Andrx Shareholder Questions Sale Price
By John Dorschner, The Miami Herald
Mar. 29–Andrx’s largest shareholder, MMI Investments, is questioning whether the Davie drug maker is accepting too low a price in its proposed $1.9 billion sale to Watson Pharmaceuticals.
"I am concerned a lot of money is being left on the table," MMI President Clay Lifflander said Tuesday. "At this point, we are highly dubious" of the proposed deal.
Andrx did not respond to requests for comment.
MMI, a small-cap value fund based in New York, owns 9.1 million shares, or 12.3 percent of Andrx.
Lifflander said the fund was still buying hundreds of thousands of shares of Andrx at about $21 a share just hours before the company announced it was being sold to Watson for $25 a share in cash.
Lifflander believed Andrx stock could have risen over $30, perhaps as high as $40 a share, after it had resolved problems with the Food and Drug Administration, which last year stopped approving Andrx’s new drug applications until the company resolved inspectors’ complaints about quality control at its Davie plant.
"This was a total shock," Lifflander said of the proposed purchase by the California-based Watson. "I felt a rug was pulled out from under me."
As a former merger and acquisitions specialist with Smith Barney, Lifflander said he understood the key ingredients in evaluating a deal and that he believes Andrx would be much better off resolving its FDA issues before arranging for a sale.

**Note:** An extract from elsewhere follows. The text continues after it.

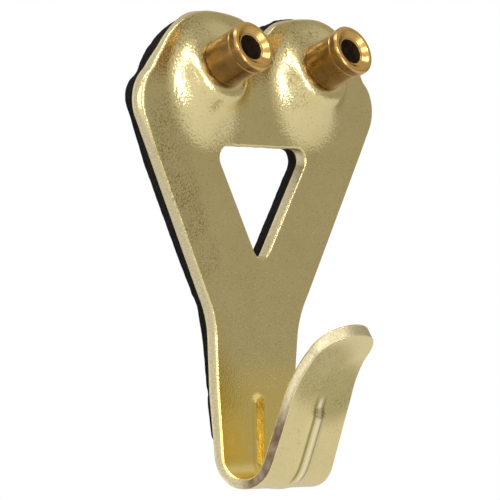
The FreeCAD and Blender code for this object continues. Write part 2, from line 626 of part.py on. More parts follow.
# --------------------------------------------------- nails and their heads
def lathe(label, profile_name, path, hand, mark):
    """A turned piece about the nail's axis; its local Z runs out of the wall."""
    body = doc.addObject("PartDesign::Body", label)
    body.Label = label
    sk = new_sketch(body, label + "_" + profile_name, "XZ_Plane")
    draw(sk, path)
    turn = body.newObject("PartDesign::Revolution", label + "_turned")
    turn.Profile = sk
    turn.ReferenceAxis = (sk, ["V_Axis"])
    turn.Angle = 360.0
    body.Tip = turn
    body.Placement = FreeCAD.Placement(
        FreeCAD.Vector(mark * VAL["nail_x"], -VAL["pad_thick"] - VAL["sheet_thick"] - VAL["cap_f"],
                       VAL[hand + "_cap_z"] - VAL["nail_level"]),
        FreeCAD.Rotation(FreeCAD.Vector(1, 0, 0), 90.0 - VAL["nail_tilt"]))
    body.setExpression("Placement.Base.x", ("" if mark > 0 else "0 - ") + "dims.nail_x")
    body.setExpression("Placement.Base.y", "0 - dims.pad_thick - dims.sheet_thick - dims.cap_f")
    body.setExpression("Placement.Base.z", "dims." + hand + "_cap_z - dims.nail_level")
    body.setExpression("Placement.Rotation.Angle", "90 - dims.nail_tilt")
    doc.recompute()
    print("%-16s volume %.3f valid %s" % (label, body.Shape.Volume, body.Shape.isValid()))
    return body


COLLAR_TOP = (VAL["head_length"] - 0.20, "dims.head_length - 0.2")
CHAMFER_IN = size("head_radius", "-head_chamfer")
DISC_TOP = size("head_seat_u", "nail_disc_thick")
heads = []
nails = []
for hand, mark in (("left", -1.0), ("right", 1.0)):
    heads.append(lathe(hand + "_nail_head", "profile", [
        line((size("shank_radius"), ZERO)),
        line((CHAMFER_IN, ZERO)),
        line((size("head_radius"), size("head_chamfer"))),
        line((size("head_radius"), size("neck_start"))),
        line((size("head_neck"), size("neck_start"))),
        line((size("head_neck"), size("collar_start"))),
        line((size("head_collar"), size("collar_start"))),
        line((size("head_collar"), COLLAR_TOP)),
        line((size("head_rim"), size("head_length"))),
        line((size("rim_face"), size("head_length"))),
        line((size("sink_radius"), size("head_length", "-sink_depth"))),
        line((size("head_bore"), size("head_length", "-sink_depth"))),
        line((size("head_bore"), size("head_seat_u"))),
        line((size("shank_radius"), size("head_seat_u"))),
    ], hand, mark))
    nails.append(lathe(hand + "_nail", "profile", [
        line((ZERO, DISC_TOP)),
        line((size("nail_disc_radius"), DISC_TOP)),
        line((size("nail_disc_radius"), size("head_seat_u"))),
        line((size("shank_radius"), size("head_seat_u"))),
        line((size("shank_radius"), size("-shank_end_u"))),
        line((size("point_flat"), size("-point_end_u"))),
        line((ZERO, size("-point_end_u"))),
    ], hand, mark))

# ------------------------------------------------------ test and write out
pieces = [plate, pad] + heads + nails
for obj in doc.Objects:
    if "Invalid" in obj.State or "Error" in obj.State:
        raise RuntimeError("%s did not compute: %s" % (obj.Name, obj.State))
for body in pieces:
    shape = body.Shape
    if shape.isNull() or not shape.isValid() or len(shape.Solids) != 1:
        raise RuntimeError("%s has a bad shape" % body.Label)
for body in pieces:
    box = body.Shape.optimalBoundingBox()
    print("%-16s volume %9.3f  x %.2f..%.2f  y %.2f..%.2f  z %.2f..%.2f" % (
        body.Label, body.Shape.Volume, box.XMin, box.XMax, box.YMin, box.YMax, box.ZMin, box.ZMax))
    body.Shape.exportStep("parts/%s.step" % body.Label)
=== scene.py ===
import math
import bpy
import numpy as np
from mathutils import Matrix, Vector
from mathutils.geometry import delaunay_2d_cdt
from mathutils.kdtree import KDTree


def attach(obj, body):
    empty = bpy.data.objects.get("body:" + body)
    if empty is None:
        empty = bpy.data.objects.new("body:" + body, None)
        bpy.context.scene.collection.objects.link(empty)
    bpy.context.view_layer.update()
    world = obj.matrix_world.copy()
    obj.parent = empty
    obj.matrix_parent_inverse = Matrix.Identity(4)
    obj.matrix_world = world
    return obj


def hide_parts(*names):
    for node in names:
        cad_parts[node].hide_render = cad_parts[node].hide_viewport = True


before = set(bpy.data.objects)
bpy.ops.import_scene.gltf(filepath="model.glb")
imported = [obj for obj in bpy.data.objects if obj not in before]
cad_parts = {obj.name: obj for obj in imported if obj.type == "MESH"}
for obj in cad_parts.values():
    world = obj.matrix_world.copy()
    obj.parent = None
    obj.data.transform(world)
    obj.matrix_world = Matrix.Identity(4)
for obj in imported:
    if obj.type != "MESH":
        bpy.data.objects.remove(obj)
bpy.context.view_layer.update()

# ---------------------------------------------------------------- frame
# Lengths below are millimetres: X across, F forward of the sheet's flat front face,
# H up from the underside of the bend. to_m turns them into the shared frame in metres.
FACE, FOOT = 2.37, 37.70


def to_m(x, f, h):
    return np.stack([np.asarray(x) * 1e-3, -(FACE + np.asarray(f)) * 1e-3, (np.asarray(h) - FOOT) * 1e-3], -1)


def lerp(a, b, k):
    return a + (b - a) * k


def smooth(k):
    k = np.clip(k, 0.0, 1.0)
    return k * k * (3 - 2 * k)


def bump_of(v, mid, half):
    return smooth(1 - np.abs(v - mid) / half)


def arc(cx, cy, r, a0, a1, step=0.12):
    n = max(2, int(abs(math.radians(a1 - a0)) * r / step))
    a = np.radians(np.linspace(a0, a1, n + 1))
    return np.stack([cx + r * np.cos(a), cy + r * np.sin(a)], 1)


def arc_to(p, q, r, left):
    """Arc of radius r from p to q; its centre is on the left of p to q if left."""
    p, q = np.array(p, float), np.array(q, float)
    d = q - p
    n = np.array([-d[1], d[0]]) / np.hypot(*d)
    c = (p + q) / 2 + n * (1 if left else -1) * math.sqrt(max(r * r - d @ d / 4, 0))
    a0 = math.degrees(math.atan2(*(p - c)[::-1]))
    a1 = math.degrees(math.atan2(*(q - c)[::-1]))
    if left:
        a1 += 360 * (a1 < a0)
    else:
        a1 -= 360 * (a1 > a0)
    return arc(c[0], c[1], r, a0, a1)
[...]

"If you had a trophy home, and it was hit by lightning and $50,000 in damage, would you try to sell it damaged or would you wait a little and fix it up, and then sell it?" Lifflander asked.
FAA INSPECTION
On March 13, the same day it announced the Watson deal, Andrx said FDA inspectors were once again in the plant, to see whether the company’s responses to inspector complaints were adequate.
Lifflander and some analysts, including Deborah A. Knobelman at Piper Jaffray, believed Andrx would resolve the problems by the second half of this year at the latest.
"If they waited for that, they could have a whole slew of inquiries from buyers," said Lifflander, including aggressive India generic drug manufacturers seeking to move into the United States.
One possibility is that Andrx’s problems with the FDA are more severe than the company has publicly acknowledged, even though on the day the Watson deal was announced, Andrx Chief Executive Thomas Rice told analysts in a conference call he was "hopeful" the FDA issues would be quickly resolved.
‘AT THEIR WORD’
"I’m taking management at their word," Lifflander said. "Maybe I’m a wild-eyed optimist, but I actually thought they were going to resolve their problems."
He, like other investors and analysts, heard Rice say he hired a new management team to fix quality issues raised by the FDA and get the plant a clean bill of health.
Lifflander said he wasn’t concerned about losing money. His fund was buying Andrx at $14 to $21 a share, and will make tens of millions if the Watson deal goes through.
A Business Week story on his views toward Andrx went "a little too far" in saying MMI was opposing the sale, he said. "We’re thinking about it." MMI is waiting until the company releases a proxy statement, explaining how the deal came about, before making a final decision.
Andrx’s second largest shareholder, Iridian Asset Management, which owns 9.05 million shares, or about 12.3 percent of the firm, didn’t respond to a question from The Miami Herald about its position on the Watson deal.